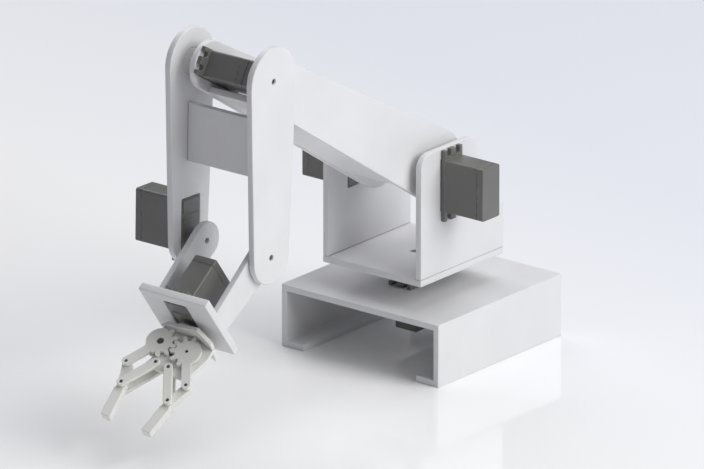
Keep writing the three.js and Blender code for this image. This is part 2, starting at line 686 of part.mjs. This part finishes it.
function addGripper(wristFrame) {
  const frame = new THREE.Group();
  frame.position.set(WRIST.centreX, WRIST.reach + GRIPPER.reach, ROLL_OFFSET);
  frame.rotation.y = -radians(GRIPPER.roll);
  wristFrame.add(frame);

  // The wall's plan is drawn in X and Y, and stands along Z about the roll axis.
  const wall = prism(wallShape(), -WALL.peakHeight, WALL.peakHeight + WALL.below, LAYER_CHAMFER);
  const plateSlot = prism(
    roundedRectangle(-GRIPPER.hubSpacing, WALL.front - GAP, WALL.right + THROUGH, 0, SMALL_CHAMFER),
    -PLATE_TOP - GAP, GRIPPER.plateThickness + 2 * GAP, 0,
  );
  addPiece(frame, 'gripper_back_plate', cut(wall, plateSlot, aboveWall()), WARM_WHITE);
  const basePlate = layerPrism(basePlateShape(), GRIPPER.plateLow, GRIPPER.plateThickness);
  addPiece(frame, 'gripper_base_plate', basePlate, WARM_WHITE);

  const { pinRecess, plateLow, splineHole, pinHole } = GRIPPER;
  const hubX = GRIPPER.hubSpacing / 2;
  const flangeHeight = plateLow - GAP;
  addServo(frame, 'gripper_servo', MICRO_SERVO, [-hubX, 0, -flangeHeight], [-1, 0, 0], [0, 0, -1]);
  const splineLow = flangeHeight + MICRO_SERVO.above + GAP;
  const spline = pin(splineHole - GAP, -UPPER_TOP + GAP, -splineLow).translate(-hubX, 0, 0);
  addPiece(frame, 'gripper_servo_spline', spline, STEEL);

  const pinTop = UPPER_TOP - pinRecess;
  const lowPinStart = LOWER_LAYER + pinRecess;
  addPiece(frame, 'left_gear_arm', gearArm(-1, splineHole), WARM_WHITE);
  addPiece(frame, 'right_gear_arm', gearArm(1, pinHole), WARM_WHITE);
  addPiece(frame, 'right_hub_pin', gripperPin(hubX, 0, plateLow + pinRecess, pinTop), STEEL);
  for (const [name, side] of [['left', -1], ['right', 1]]) {
    const { linkPin, armEnd, linkEnd } = sidePoints(side);
    const linkBase = gripperPin(linkPin.x, linkPin.y, lowPinStart, pinTop);
    const linkTip = gripperPin(linkEnd.x, linkEnd.y, lowPinStart, pinTop);
    const armTip = gripperPin(armEnd.x, armEnd.y, GRIPPER.fingerLow + pinRecess, pinTop);
    addPiece(frame, `${name}_link_upper_bar`, linkBar(side, UPPER_LAYER), WARM_WHITE);
    addPiece(frame, `${name}_link_lower_bar`, linkBar(side, LOWER_LAYER), WARM_WHITE);
    addPiece(frame, `${name}_finger`, finger(side), WARM_WHITE);
    addPiece(frame, `${name}_link_base_pin`, linkBase, STEEL);
    addPiece(frame, `${name}_link_end_pin`, linkTip, STEEL);
    addPiece(frame, `${name}_arm_end_pin`, armTip, STEEL);
  }
}

// ---------------------------------------------------------------- assembly

function makeRobotArm() {
  const model = new THREE.Group();
  addBase(model);
  addTurret(model);
  addUpperArm(model);
  addForearm(model);
  addGripper(addWrist(model));

  model.updateMatrixWorld(true);
  const middle = new THREE.Box3().setFromObject(model, true).getCenter(new THREE.Vector3());
  model.position.set(-middle.x, -middle.y, 0);
  return model;
}

export default makeRobotArm();
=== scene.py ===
"""Desktop robot arm: looks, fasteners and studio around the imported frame. Metres, +Z up."""
import json
import math

import bmesh
import bpy
from mathutils import Matrix, Vector


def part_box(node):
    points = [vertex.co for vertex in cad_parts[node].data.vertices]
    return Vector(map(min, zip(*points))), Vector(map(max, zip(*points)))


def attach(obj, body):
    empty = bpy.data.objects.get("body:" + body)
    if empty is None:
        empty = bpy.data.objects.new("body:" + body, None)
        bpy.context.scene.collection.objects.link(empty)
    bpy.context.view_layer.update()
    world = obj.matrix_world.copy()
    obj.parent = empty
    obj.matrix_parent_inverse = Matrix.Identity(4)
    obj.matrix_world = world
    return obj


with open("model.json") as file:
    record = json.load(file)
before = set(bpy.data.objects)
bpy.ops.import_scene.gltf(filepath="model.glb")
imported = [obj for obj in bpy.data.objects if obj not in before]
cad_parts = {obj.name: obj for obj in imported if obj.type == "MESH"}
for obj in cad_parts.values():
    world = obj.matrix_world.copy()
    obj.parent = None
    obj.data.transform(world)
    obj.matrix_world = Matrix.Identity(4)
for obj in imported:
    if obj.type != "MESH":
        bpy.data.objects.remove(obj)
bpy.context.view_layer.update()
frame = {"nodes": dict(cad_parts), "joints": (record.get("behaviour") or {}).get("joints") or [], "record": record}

NODES = frame["nodes"]
JOINTS = {joint["name"]: joint for joint in frame["joints"]}
SLOT_OF = {part["node"]: part["material_slot"] for part in frame["record"]["subparts"]}
MM = 0.001


# ---------------------------------------------------------------- camera, light and floor

CAMERA_AZIMUTH = 38.66
CAMERA_ELEVATION = 19.3
CAMERA_DISTANCE = 12.0
PIXELS_PER_METRE = 1380.0
IMAGE_WIDTH = 704
SENSOR = 36.0
CLIP_END = 100
AIM_AHEAD_OF_BASE = 0.0089
AIM_HEIGHT = 0.1043

WORLD_COLOUR = (0.92, 0.93, 1.0, 1)
WORLD_STRENGTH = 0.26
# (name, azimuth, elevation, distance in metres, size in metres, power in watts, colour)
LIGHTS = (
    ("key_right", 98, 30, 3.0, 2.6, 64, (1.0, 1.0, 0.99)),
    ("top_back", 150, 72, 2.6, 2.0, 27, (0.98, 0.98, 1.0)),
    ("back_left", 245, 42, 3.0, 2.4, 27, (0.99, 0.99, 1.0)),
)
FLOOR_SIZE = 60


def direction(azimuth, elevation):
    """The unit vector towards a camera or light at that azimuth and elevation, in degrees."""
    a = math.radians(azimuth)
    e = math.radians(elevation)
    return Vector((math.sin(a) * math.cos(e), -math.cos(a) * math.cos(e), math.sin(e)))


def aim_point():
    """The place that the camera and the lights look at, in front of the base."""
    base_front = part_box("base_channel")[0][1]
    return Vector((0, base_front - AIM_AHEAD_OF_BASE, AIM_HEIGHT))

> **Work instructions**
The lines to transcribe begin at the line with "model.updateMatrixWorld(true);" and end at the line with "zip(*points))), Vector(map(max, zip(*points)))"; copy them exactly, both ends included.

> **Answer for this exercise**
  model.updateMatrixWorld(true);
  const middle = new THREE.Box3().setFromObject(model, true).getCenter(new THREE.Vector3());
  model.position.set(-middle.x, -middle.y, 0);
  return model;
}

export default makeRobotArm();
=== scene.py ===
"""Desktop robot arm: looks, fasteners and studio around the imported frame. Metres, +Z up."""
import json
import math

import bmesh
import bpy
from mathutils import Matrix, Vector


def part_box(node):
    points = [vertex.co for vertex in cad_parts[node].data.vertices]
    return Vector(map(min, zip(*points))), Vector(map(max, zip(*points)))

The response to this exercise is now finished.